Make a business case

Confidently convey your value by highlighting your skills, experience, qualifications, and accomplishments. This will support your counter and justify your ask for the hiring manager.

Reflection: What are the top three traits/skills the company/organization seeks? How do you meet or exceed these requirements?

Develop your ask 

Identify your range and walk-away number. Then list your three priority benefits in order of importance to negotiate along with salary.

For example:

  • Desired range (based on market-value research): $62,000 to $69,000
  • Top three benefits: ability to work from home, paid vacation days, professional development allowance

Ask: Can the base salary or bonus be increased?

  • “I’m really excited to work here and believe my skill set applies well to what you’re looking for.

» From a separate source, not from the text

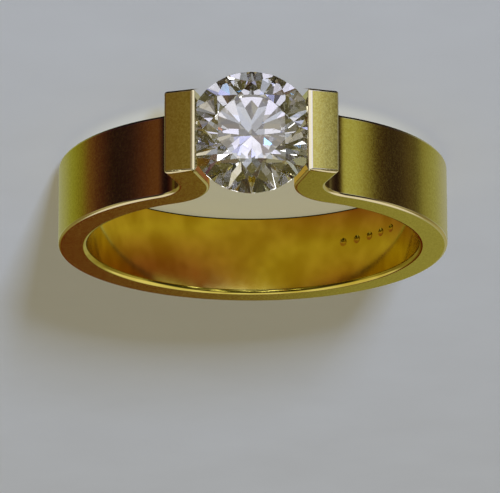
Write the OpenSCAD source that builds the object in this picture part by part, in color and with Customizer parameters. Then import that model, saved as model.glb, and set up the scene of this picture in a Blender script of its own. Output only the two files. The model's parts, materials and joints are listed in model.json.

I appreciate the $60,000 salary, but was looking for a position in the $69,000 range. Could we look at a salary of 69,000 for this position? 

If the employer agrees to your request, you have a deal! However, if there isn’t enough room in the budget to meet your request, follow up with additional benefit requests to make up for lost salary. We recommend having three benefits “asks” at the ready. If they don’t accept one, ask about the others:

  • “I understand the best you can do is $64,000 and are unable to come up to $69,000. If you can do $64,000 in addition to [the ability to work from home two days per week/one extra week of paid vacation/professional development allowance], I would be happy to accept.”

Pro tip:
Silence is golden. A moment of silence can be a powerful negotiating tool and a strategy for collecting your thoughts. About 15-30 seconds of silence can help you get what you want.


This may sound like overkill to some people, but it’s a good idea to practice the conversation you’re likely to have with the hiring manager. Ask a friend or mentor to practice with you. The ideal partner is business-savvy and can coach you on projecting confidence and answering unexpected questions. Running through your delivery several times can make you feel more sure of yourself heading into the salary negotiation.